Après un suivi médian de 21 mois, et alors que le recrutement prévu était achevé, l'essai a été interrompu prématurément, du fait d’événements de sécurité et des résultats d'une évaluation allant contre l’utilité de l'edoxaban. Un événement principal lié à l'efficacité s'est produit chez 83 patients (3,2 % par année-patient) dans le groupe edoxaban et chez 101 patients (4,0 % par année-patient) dans le groupe placebo (rapport de risque RR : 0,81 ; IC à 95 %, 0,60 à 1,08 ; P = 0,15).

L'incidence des AVC était d'environ 1 % par année-patient dans les deux groupes. En revanche un événement lié à la sécurité est survenu chez 149 patients (5,9 % par patient-année) dans le groupe edoxaban versus 114 patients (4,5 % par patient-année) dans le groupe placebo (RR : 1,31 ; IC à 95 %, 1,02 à 1,67 ; P=0,03), soit une augmentation de 30 % sous edoxaban. Les hémorragies majeures ont concerné 53/2 534 (2,1 %) participants sous edoxaban versus 25/2 508 sous placebo (1 %), P = 0,002. Une FA diagnostiquée par ECG s'est développée chez 462 des 2 536 patients (18,2 % ; 8,7 % par patient-année).

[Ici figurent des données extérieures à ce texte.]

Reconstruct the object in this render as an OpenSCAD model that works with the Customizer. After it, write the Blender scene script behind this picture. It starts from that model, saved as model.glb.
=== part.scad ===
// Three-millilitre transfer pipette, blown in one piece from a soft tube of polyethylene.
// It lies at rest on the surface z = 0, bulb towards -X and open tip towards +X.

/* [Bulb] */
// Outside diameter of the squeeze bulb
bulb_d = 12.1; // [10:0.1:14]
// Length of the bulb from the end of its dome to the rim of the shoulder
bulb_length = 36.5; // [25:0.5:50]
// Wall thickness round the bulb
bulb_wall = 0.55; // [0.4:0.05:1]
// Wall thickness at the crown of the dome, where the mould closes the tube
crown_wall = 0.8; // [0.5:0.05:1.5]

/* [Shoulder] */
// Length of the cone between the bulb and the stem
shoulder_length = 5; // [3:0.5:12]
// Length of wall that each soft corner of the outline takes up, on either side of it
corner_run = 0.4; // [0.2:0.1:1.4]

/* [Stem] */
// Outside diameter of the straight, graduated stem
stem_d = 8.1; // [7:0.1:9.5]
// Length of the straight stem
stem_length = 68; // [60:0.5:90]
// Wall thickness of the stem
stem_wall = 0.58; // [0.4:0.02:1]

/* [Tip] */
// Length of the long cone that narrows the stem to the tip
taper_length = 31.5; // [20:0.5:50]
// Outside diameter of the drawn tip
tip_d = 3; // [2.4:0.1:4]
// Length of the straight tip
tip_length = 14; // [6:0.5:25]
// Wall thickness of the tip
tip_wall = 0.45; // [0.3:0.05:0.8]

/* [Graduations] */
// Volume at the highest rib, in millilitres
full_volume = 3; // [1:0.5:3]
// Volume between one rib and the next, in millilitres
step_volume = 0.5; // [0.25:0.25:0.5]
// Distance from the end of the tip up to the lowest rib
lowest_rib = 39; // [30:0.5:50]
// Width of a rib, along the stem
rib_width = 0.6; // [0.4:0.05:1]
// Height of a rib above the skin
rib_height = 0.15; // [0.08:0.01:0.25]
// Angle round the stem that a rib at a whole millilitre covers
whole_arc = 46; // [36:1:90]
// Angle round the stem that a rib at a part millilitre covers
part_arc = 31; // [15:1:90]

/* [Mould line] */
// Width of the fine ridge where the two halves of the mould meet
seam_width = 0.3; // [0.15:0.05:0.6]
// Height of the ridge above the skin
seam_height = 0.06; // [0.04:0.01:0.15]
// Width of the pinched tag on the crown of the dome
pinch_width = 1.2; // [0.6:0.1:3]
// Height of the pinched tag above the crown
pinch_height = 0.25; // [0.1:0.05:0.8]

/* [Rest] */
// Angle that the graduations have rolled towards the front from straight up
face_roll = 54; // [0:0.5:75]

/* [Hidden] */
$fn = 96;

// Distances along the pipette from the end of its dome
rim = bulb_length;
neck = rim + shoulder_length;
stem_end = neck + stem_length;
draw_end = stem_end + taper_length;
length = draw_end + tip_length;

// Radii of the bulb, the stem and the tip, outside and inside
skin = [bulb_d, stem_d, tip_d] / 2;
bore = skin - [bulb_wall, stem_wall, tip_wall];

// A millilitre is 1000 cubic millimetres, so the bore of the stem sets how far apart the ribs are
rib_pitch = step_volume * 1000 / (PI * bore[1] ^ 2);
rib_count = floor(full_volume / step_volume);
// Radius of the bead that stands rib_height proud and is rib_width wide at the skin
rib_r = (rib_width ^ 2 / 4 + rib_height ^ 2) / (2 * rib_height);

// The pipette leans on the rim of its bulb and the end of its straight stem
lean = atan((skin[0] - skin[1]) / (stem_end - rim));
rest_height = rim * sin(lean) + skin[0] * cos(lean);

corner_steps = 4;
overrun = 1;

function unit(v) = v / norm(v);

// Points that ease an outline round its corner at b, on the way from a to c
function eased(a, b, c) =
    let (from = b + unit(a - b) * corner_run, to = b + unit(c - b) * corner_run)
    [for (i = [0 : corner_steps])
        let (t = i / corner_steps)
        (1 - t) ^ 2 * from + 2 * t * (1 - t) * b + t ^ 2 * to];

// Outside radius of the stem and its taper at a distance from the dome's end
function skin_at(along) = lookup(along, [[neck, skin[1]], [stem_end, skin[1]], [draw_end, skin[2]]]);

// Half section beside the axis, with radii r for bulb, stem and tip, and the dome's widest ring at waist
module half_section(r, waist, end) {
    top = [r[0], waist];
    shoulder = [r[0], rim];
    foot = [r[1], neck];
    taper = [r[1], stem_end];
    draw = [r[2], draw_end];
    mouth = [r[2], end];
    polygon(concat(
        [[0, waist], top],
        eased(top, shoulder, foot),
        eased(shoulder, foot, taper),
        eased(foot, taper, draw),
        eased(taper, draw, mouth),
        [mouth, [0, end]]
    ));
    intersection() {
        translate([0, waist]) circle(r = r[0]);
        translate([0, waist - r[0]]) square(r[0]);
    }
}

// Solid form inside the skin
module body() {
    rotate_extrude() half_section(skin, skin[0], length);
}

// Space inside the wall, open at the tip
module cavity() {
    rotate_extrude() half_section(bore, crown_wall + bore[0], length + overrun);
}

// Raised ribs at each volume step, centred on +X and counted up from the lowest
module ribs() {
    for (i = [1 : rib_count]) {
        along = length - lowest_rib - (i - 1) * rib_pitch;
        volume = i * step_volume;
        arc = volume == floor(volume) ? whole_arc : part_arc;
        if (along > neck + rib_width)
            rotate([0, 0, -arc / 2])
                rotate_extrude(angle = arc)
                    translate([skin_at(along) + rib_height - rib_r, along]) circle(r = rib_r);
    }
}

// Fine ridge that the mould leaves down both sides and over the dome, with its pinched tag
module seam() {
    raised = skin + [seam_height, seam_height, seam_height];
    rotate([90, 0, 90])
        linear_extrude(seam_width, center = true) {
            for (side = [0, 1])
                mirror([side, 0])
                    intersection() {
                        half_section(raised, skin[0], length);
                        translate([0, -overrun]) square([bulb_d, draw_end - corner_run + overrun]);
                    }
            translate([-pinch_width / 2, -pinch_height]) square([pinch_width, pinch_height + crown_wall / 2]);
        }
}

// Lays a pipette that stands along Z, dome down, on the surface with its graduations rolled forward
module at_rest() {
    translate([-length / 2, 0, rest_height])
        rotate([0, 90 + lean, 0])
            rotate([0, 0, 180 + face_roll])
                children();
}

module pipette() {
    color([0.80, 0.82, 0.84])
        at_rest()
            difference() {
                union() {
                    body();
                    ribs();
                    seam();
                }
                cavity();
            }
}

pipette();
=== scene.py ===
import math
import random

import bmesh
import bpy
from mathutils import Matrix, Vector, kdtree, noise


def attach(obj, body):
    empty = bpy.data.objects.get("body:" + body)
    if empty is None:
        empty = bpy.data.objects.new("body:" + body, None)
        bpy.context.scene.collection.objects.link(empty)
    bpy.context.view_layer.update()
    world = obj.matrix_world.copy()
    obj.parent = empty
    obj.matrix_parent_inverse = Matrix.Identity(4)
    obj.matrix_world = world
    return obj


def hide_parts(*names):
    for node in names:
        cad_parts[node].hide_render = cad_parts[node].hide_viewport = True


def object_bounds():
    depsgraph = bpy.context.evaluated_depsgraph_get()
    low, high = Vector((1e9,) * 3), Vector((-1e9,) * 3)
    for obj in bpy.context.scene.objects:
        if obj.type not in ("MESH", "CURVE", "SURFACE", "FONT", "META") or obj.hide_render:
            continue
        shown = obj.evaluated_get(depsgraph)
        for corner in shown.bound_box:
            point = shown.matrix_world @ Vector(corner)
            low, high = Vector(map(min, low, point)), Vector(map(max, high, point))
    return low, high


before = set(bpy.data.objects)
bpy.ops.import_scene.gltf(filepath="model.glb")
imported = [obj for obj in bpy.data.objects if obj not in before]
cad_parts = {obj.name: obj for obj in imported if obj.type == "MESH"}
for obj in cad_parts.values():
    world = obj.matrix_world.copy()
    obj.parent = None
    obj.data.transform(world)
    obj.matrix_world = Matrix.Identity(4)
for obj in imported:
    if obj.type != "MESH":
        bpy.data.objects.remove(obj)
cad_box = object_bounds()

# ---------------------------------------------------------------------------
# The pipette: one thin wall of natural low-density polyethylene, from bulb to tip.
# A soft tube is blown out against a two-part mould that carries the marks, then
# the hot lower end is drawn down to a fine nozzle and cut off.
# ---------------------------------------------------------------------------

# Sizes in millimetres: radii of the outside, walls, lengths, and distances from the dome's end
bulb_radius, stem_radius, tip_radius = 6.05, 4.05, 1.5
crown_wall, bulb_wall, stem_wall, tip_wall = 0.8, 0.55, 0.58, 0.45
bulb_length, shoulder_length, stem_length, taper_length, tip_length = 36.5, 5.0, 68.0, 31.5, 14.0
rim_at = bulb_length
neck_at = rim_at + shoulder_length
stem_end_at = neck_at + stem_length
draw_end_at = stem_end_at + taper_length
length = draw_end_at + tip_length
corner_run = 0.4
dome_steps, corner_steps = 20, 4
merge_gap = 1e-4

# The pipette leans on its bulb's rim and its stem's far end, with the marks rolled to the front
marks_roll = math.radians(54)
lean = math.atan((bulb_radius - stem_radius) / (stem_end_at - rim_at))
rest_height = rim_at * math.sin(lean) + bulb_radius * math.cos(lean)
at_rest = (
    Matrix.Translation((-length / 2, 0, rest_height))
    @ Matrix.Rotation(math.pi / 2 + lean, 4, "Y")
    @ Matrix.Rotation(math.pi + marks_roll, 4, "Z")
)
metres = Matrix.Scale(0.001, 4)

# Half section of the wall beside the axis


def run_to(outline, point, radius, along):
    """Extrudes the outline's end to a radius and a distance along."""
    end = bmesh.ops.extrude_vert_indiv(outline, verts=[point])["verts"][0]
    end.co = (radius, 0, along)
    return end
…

Ainsi, parmi les patients présentant des AHRE détectés par des dispositifs implantables, l'anticoagulation par l'edoxaban n'a pas réduit de manière significative l'incidence d'un composite de décès d'origine cardiovasculaire, d'AVC ou d'embolie systémique par rapport au placebo, mais elle a conduit à une incidence plus élevée d'un composite de décès ou d'hémorragie majeure.

Il est important de remarquer l’incidence basse des AVC dans les deux groupes chez ces sujets à risque d’AVC présentant des épisodes rares et brefs d’arythmie auriculaire sans FA documentée par ECG, faible incidence qui n’a pas été davantage réduite par le traitement anticoagulant. Même si ces résultats ne peuvent pas immédiatement être généralisés aux autres NACO, ils ne sont pas en faveur d’une anticoagulation des AHRE.

Dr Isabelle Méresse

Référence
Kirchhof P, Toennis T, Goette A, et al. ; NOAH-AFNET 6 Investigators. Anticoagulation with Edoxaban in Patients with Atrial High-Rate Episodes. N Engl J Med. 2023 ; publication avancée le 25 août. doi: 10.1056/NEJMoa2303062.